What to work on: Return exactly the listing's lines, from its first line to the line holding "return (side *", ends included.

···

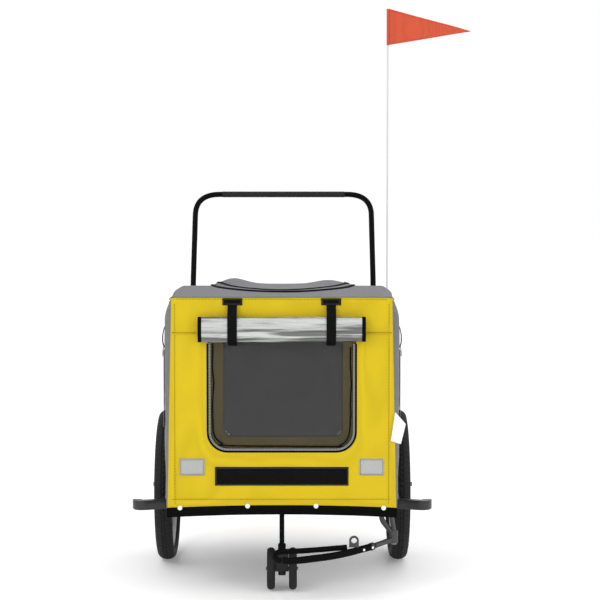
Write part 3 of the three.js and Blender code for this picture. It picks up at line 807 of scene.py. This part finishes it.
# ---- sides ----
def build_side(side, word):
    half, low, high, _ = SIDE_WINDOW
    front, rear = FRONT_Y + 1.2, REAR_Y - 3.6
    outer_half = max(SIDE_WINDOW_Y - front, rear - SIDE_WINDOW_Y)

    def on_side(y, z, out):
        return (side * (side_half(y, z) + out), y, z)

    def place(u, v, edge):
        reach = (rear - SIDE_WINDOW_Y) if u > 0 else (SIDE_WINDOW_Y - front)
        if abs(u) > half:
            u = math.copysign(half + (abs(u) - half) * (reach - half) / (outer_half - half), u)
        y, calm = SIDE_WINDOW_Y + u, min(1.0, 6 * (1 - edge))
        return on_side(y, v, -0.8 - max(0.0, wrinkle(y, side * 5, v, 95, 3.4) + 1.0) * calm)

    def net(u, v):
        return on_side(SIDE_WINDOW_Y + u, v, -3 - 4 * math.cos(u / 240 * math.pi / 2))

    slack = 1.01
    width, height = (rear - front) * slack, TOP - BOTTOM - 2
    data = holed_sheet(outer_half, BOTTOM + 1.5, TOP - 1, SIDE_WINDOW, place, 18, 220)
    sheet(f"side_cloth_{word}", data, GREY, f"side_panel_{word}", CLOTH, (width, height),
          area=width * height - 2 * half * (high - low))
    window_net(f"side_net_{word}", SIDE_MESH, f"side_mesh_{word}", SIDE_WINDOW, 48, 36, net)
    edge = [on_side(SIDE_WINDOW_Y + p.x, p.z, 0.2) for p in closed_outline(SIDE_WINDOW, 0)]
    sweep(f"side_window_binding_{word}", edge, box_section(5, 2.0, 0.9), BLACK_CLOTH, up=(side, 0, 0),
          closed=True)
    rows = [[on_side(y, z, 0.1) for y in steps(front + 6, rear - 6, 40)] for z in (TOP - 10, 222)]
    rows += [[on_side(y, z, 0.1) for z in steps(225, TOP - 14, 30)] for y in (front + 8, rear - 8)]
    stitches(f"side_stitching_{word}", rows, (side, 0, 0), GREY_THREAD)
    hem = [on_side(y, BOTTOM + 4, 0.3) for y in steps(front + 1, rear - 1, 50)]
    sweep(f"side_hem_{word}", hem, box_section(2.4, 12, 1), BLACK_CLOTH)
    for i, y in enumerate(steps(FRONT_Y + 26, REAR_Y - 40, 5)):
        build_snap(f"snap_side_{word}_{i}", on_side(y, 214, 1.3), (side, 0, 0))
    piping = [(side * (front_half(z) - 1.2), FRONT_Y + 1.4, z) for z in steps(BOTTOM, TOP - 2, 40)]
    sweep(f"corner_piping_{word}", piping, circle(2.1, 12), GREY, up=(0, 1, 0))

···

Full response:
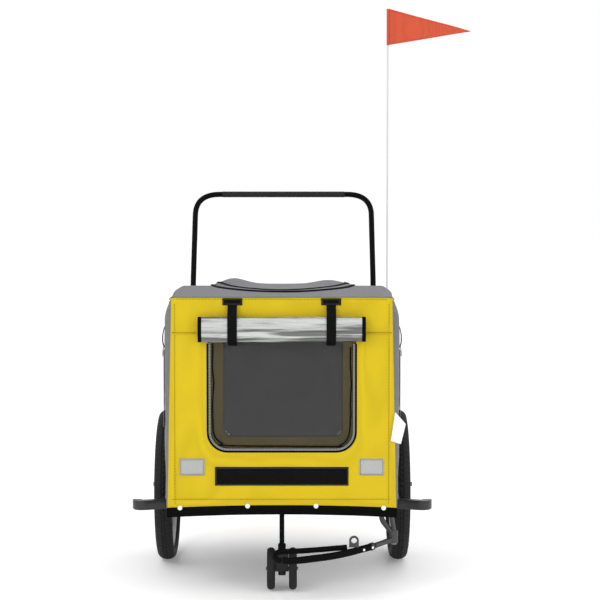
Write part 3 of the three.js and Blender code for this picture. It picks up at line 807 of scene.py. This part finishes it.
# ---- sides ----
def build_side(side, word):
    half, low, high, _ = SIDE_WINDOW
    front, rear = FRONT_Y + 1.2, REAR_Y - 3.6
    outer_half = max(SIDE_WINDOW_Y - front, rear - SIDE_WINDOW_Y)

    def on_side(y, z, out):
        return (side * (side_half(y, z) + out), y, z)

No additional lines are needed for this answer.